Le courage du « héros allemand »
C’est un irrespirable climat de solitude qui s’entend, se voit, se perçoit déjà dans Hinkemann, magnifiquement servi par Christine Letailleur. Revenu du front émasculé, sans travail dans l’Allemagne en crise et bientôt trompé (avec son meilleur ami) par l’épouse qu’il aime — et qui l’aime aussi… —, le soldat Hinkemann est une absolue victime. A la Woyzeck. Manipulé, méprisé comme le héros de Büchner, il souffre peut-être encore davantage que lui, parce que plus intellectuel, plus instruit. Aucune issue n’est crédible dans l’oeuvre crépusculaire que Christine Letailleur a placé sous des lumières noires. Pour mieux étouffer l’épouvante. Même les gentilles vieilles dames piquent ici des aiguilles dans les yeux de leur oiseau pour qu’ils chantent mieux. Pour survivre, Hinkemann est condamné à décapiter avec ses dents des souris et des rats, dont il boit le sang pour prouver à la foule hilare la force et le courage du « héros allemand ».

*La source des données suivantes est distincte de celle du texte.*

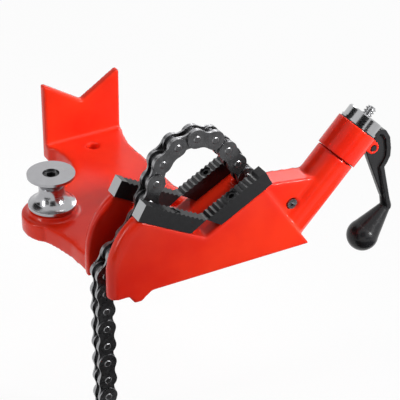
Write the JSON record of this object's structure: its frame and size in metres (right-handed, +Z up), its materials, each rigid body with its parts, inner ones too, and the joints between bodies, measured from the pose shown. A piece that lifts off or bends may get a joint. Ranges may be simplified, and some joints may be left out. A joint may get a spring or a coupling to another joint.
{
  "type": "chain pipe vise",
  "caption": "Bench-mounted chain vise for pipe: cast base with notched jaws, riveted chain over the pipe, slanted screw with fold-down crank, rear pipe rest and side bending roller.",
  "frame": {"origin": "On the bench top under the jaws: X = 0 is the held pipe's axis seen from above, Y = 0 is the plane of the chain, Z = 0 is the bench top.", "axes": "+X towards the screw and crank, +Y along the held pipe towards the rear rest, +Z up."},
  "size_m": [0.3333, 0.2603, 0.2835],
  "materials": {
    "red_enamel": "gloss",
    "black_oxide": "satin",
    "black_enamel": "gloss",
    "chain_steel": "satin",
    "bright_steel": "satin"
  },
  "bodies": {
    "casting": {"base_casting": "red_enamel", "jaw_front": "black_oxide", "jaw_rear": "black_oxide", "jaw_screws": "black_oxide", "roller_washer": "bright_steel", "roller_bolt": "black_oxide", "idler_pin": "bright_steel"},
    "bending_roller": {"roller": "bright_steel"},
    "idler": {"idler_sleeve": "bright_steel"},
    "hub": {"crank_hub": "red_enamel", "hub_nut": "bright_steel", "nut_washer": "black_oxide", "crank_pin": "bright_steel"},
    "crank": {"crank_handle": "black_enamel"},
    "screw": {"chain_screw": "bright_steel", "chain_link_1": "chain_steel", "chain_link_2": "chain_steel", "chain_link_3": "chain_steel", "chain_link_4": "chain_steel", "chain_link_5": "chain_steel", "chain_link_6": "chain_steel", "chain_link_7": "chain_steel", "chain_link_8": "chain_steel", "chain_link_9": "chain_steel", "chain_link_10": "chain_steel", "chain_link_11": "chain_steel", "chain_link_12": "chain_steel", "chain_link_13": "chain_steel", "chain_link_14": "chain_steel"},
    "link_15": {"chain_link_15": "chain_steel"},
    "link_16": {"chain_link_16": "chain_steel"},
    "link_17": {"chain_link_17": "chain_steel"},
    "link_18": {"chain_link_18": "chain_steel"},
    "link_19": {"chain_link_19": "chain_steel"},
    "link_20": {"chain_link_20": "chain_steel"},
    "link_21": {"chain_link_21": "chain_steel"},
    "link_22": {"chain_link_22": "chain_steel"},
    "link_23": {"chain_link_23": "chain_steel"},
    "link_24": {"chain_link_24": "chain_steel"},
    "link_25": {"chain_link_25": "chain_steel"}
  },
  "joints": [
    {"name": "roller_spin", "type": "hinge", "parent": "casting", "child": "bending_roller", "pos_m": [-0.086, 0.1083, 0.024], "axis": [0, 0, 1], "continuous": true},
    {"name": "idler_spin", "type": "hinge", "parent": "casting", "child": "idler", "pos_m": [0.099, 0, 0.0365], "axis": [0, 1, 0], "continuous": true},
    {"name": "hub_turn", "type": "hinge", "parent": "casting", "child": "hub", "pos_m": [0.17464, 0, 0.09122], "axis": [0.682, 0, 0.7314], "range_deg": [-120, 120]},
    {"name": "crank_fold", "type": "hinge", "parent": "hub", "child": "crank", "pos_m": [0.18916, 0, 0.06823], "axis": [0, 1, 0], "range_deg": [-3, 20]},
    {"name": "screw_draw", "type": "slide", "parent": "casting", "child": "screw", "axis": [0.682, 0, 0.7314], "range_m": [-0.00101, 0.00101]},
    {"name": "pin_15", "type": "hinge", "parent": "screw", "child": "link_15", "pos_m": [-0.05087, 0, 0.05659], "axis": [0, 1, 0], "range_deg": [0, 7]},
    {"name": "pin_16", "type": "hinge", "parent": "link_15", "child": "link_16", "pos_m": [-0.06252, 0, 0.04152], "axis": [0, 1, 0], "range_deg": [0, 7]},
    {"name": "pin_17", "type": "hinge", "parent": "link_16", "child": "link_17", "pos_m": [-0.07711, 0, 0.02926], "axis": [0, 1, 0], "range_deg": [0, 7]},
    {"name": "pin_18", "type": "hinge", "parent": "link_17", "child": "link_18", "pos_m": [-0.08746, 0, 0.01328], "axis": [0, 1, 0], "range_deg": [0, 7]},
    {"name": "pin_19", "type": "hinge", "parent": "link_18", "child": "link_19", "pos_m": [-0.088, 0, -0.00577], "axis": [0, 1, 0], "range_deg": [0, 15]},
    {"name": "pin_20", "type": "hinge", "parent": "link_19", "child": "link_20", "pos_m": [-0.088, 0, -0.02482], "axis": [0, 1, 0], "range_deg": [-5, 20]},
    {"name": "pin_21", "type": "hinge", "parent": "link_20", "child": "link_21", "pos_m": [-0.088, 0, -0.04387], "axis": [0, 1, 0], "range_deg": [-5, 20]},
    {"name": "pin_22", "type": "hinge", "parent": "link_21", "child": "link_22", "pos_m": [-0.088, 0, -0.06292], "axis": [0, 1, 0], "range_deg": [-5, 20]},
    {"name": "pin_23", "type": "hinge", "parent": "link_22", "child": "link_23", "pos_m": [-0.088, 0, -0.08197], "axis": [0, 1, 0], "range_deg": [-5, 20]},
    {"name": "pin_24", "type": "hinge", "parent": "link_23", "child": "link_24", "pos_m": [-0.088, 0, -0.10102], "axis": [0, 1, 0], "range_deg": [-5, 20]},
    {"name": "pin_25", "type": "hinge", "parent": "link_24", "child": "link_25", "pos_m": [-0.088, 0, -0.12007], "axis": [0, 1, 0], "range_deg": [-5, 20]}
  ],
  "couplings": [
    {"joint": "screw_draw", "follows": "hub_turn", "m_per_rad": 0.00047746}
  ]
}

Stanislas Nordey est Hinkemann. Alors qu’on ne sait rien encore de cette balle qui lui a arraché le sexe, sa simple manière, au début de la pièce, de poser les mains sur le corsage blanc de son épouse (la très fine Charline Grand), de l’ouvrir timidement, comme tristement, fait confusément pressentir le drame. L’art infini de l’acteur Nordey est ainsi de pouvoir proférer violemment, puis de se taire tout à coup, de jouer juste des rythmes de la parole, et d’en faire une entêtante musique, du rap-jazz de sa façon, qui pénètre nos nerfs et nos émotions. Et par ce phrasé, il magnétise encore l’espace autour, y convoque étrangement les vivants et les morts, tel un chaman. Ainsi le spectacle dépouillé et pourtant vibrant, électrique, semble-t-il réveiller le malheur des sacrifiés des guerres de tous les temps, des naufragés de toutes les utopies. Derrière les personnages au couteau de Toller, qui ne s’enlisent dans nulle complaisante psychologie, qui passent de séquence en séquence comme dans un montage cinéma expressionniste, rapide, Christine Letailleur fait jaillir l’impossible douceur des choses et des êtres, la tragédie de l’Histoire et les tragédies de nos histoires. Par sa direction d’acteurs, elle sait intérioriser les blessures du monde. On pourrait sortir exsangue d’une pièce si dépourvue d’un quelconque espoir. Où l’humanité s’annonce, dans la bouche même de Hinkemann, définitivement moche. Peut-être on ne monte plus Toller parce qu’il terrifie. Mais tant qu’il y aura des Hinkemann pour alerter, prévenir, prémunir, on se sentira un peu plus humain à la sortie…

Libération – Culture

«Hinkemann» : coup de Toller

par Hugues Le Tanneur — 30 mars 2015

Christine Letailleur signe à la Colline une version à fleur de peau de la pièce de l’auteur allemand sur un ex-soldat mutilé.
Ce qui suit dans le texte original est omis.